Each Saturday we left the smoking works and foundries and escaped into the dank shadows of Liverpool. . . . The SS Hilary was not the only steamer destined for Brazil. The SS Raphael was leaving on the evening tide with a cargo of pianos for Santos, and the SS Herdsman was bound for the chocolate port of Salvador Bahia. Cotton bales arrived on red duster ships from São Paulo, and sacks of Pernambuco molasses were unloaded at Huskisson Dock. As we waited, separated from the shops by the towering dock wall, unfamiliar scents of Brazil drifted in on the tide streams of the North Atlantic.

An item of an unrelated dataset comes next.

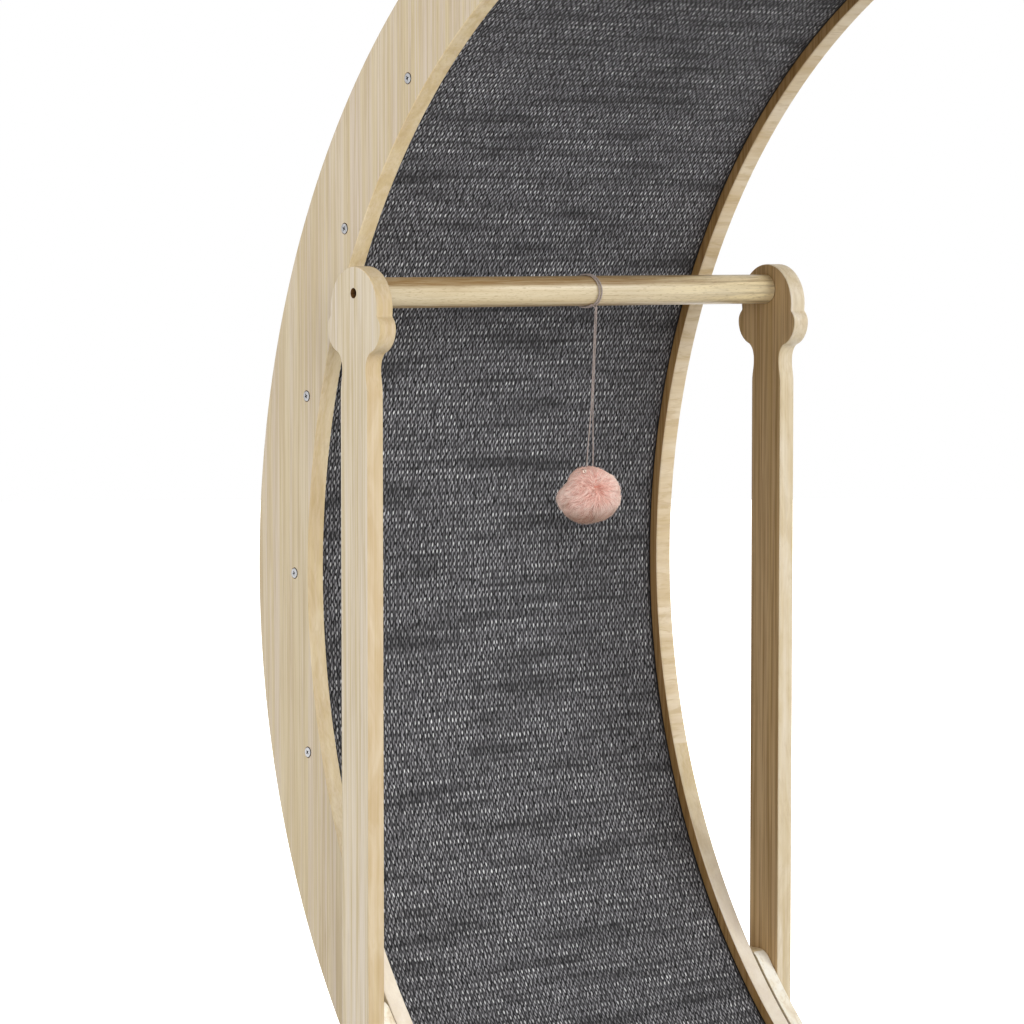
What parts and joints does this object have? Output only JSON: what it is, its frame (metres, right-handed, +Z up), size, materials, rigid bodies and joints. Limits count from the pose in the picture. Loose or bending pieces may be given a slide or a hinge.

Returning to this childhood favorite as an adult, Lees began to perceive that it was actually written by Fawcett’s son Brian, and slowly, through amazing coincidences and contact with others who had followed the Fawcett legend over the years, he gradually pieced together a tale that is far more fabulous than the actual events surrounding Fawcett’s search. Indeed, the third illusion of Brazil That Never Was is that it concerns a journey to the Brazilian heartland, when in truth the story Lees tells comes straight out of dusty British libraries, crumbling letters, and stories and gossip by family members, students of the occult, and science fiction writers.

Thus, this book’s journey to the jungle of Amazonia occurs more through research rather than by any canoe down a river. But what Lees finds during his “travels” is that in Fawcett lies a darkness of mind every bit as mad as that of Conrad’s Kurtz. Fawcett’s search for his “Lost City” likely ended his own life and killed his “magically gifted” son Jack and his friend. Even Lees’s rendition of the backstory about Jack involves Asian religious beliefs spiced-up with theosophist ramblings, hack psychology, and dreamy semi-scientific pipedreams.

In short, Fawcett’s falsely reported scientific expeditions into Brazil had more links to racist fantasies of faith like L. Ron Hubbard’s founding stories of Scientology than to any rational search for prehistoric civilizations. What to most people seemed like one of the last great adventures into the unknown wilds was actually an extraordinarily farcical voyage into insanity. To his credit, Lees does not judge these crackpot concepts so much as he thoroughly explores the various absurd avenues through which the Fawcett writings, correspondence, and histories lead. Even after he recognizes that Fawcett’s explorations (and what his own childhood imagination imbued those adventures with) were little more than nonsense, he is still determined to find proof by actually traveling to Manaus, the starting point into the jungle, to see for himself. What he discovers is far more mundane than the fantasies of Fawcett: Manaus smells of a “nauseous stench of diesel” and is actually an urban landscape consisting of “a Shell garage, rows of shops with roller shutters defending their windows, overhead bridges, corrugated iron shacks, sallow walls covered in graffiti, bracketed streetlights, telephone wires, parking lots filled with trucks, and a Coca Cola bottling plant.” He concludes ruefully “that what I had seen with my own eyes could never compete with the flashbacks of my dead past.”

The several layers of illusion in Lees’s book seem to reflect the Liverpool lad’s own journey through illusion while delving into his childhood dream. Only when he travels on a silkwood dugout down the Rio Negro does he briefly find himself in a world where “time had collapsed.” Clearly this, however, is not a world in which he can exist, and when he returns to society, he realizes that “trying to recapture those magic moments [of his childhood vision] was as impractical as trying to look for the path of the SS Hilary in the ocean.” A ship leaves no track, just as Fawcett’s mad march into the interior left no evidence of his even having entered it. Yet in Brazil That Never Was, something does persist: the human yearning for discovery.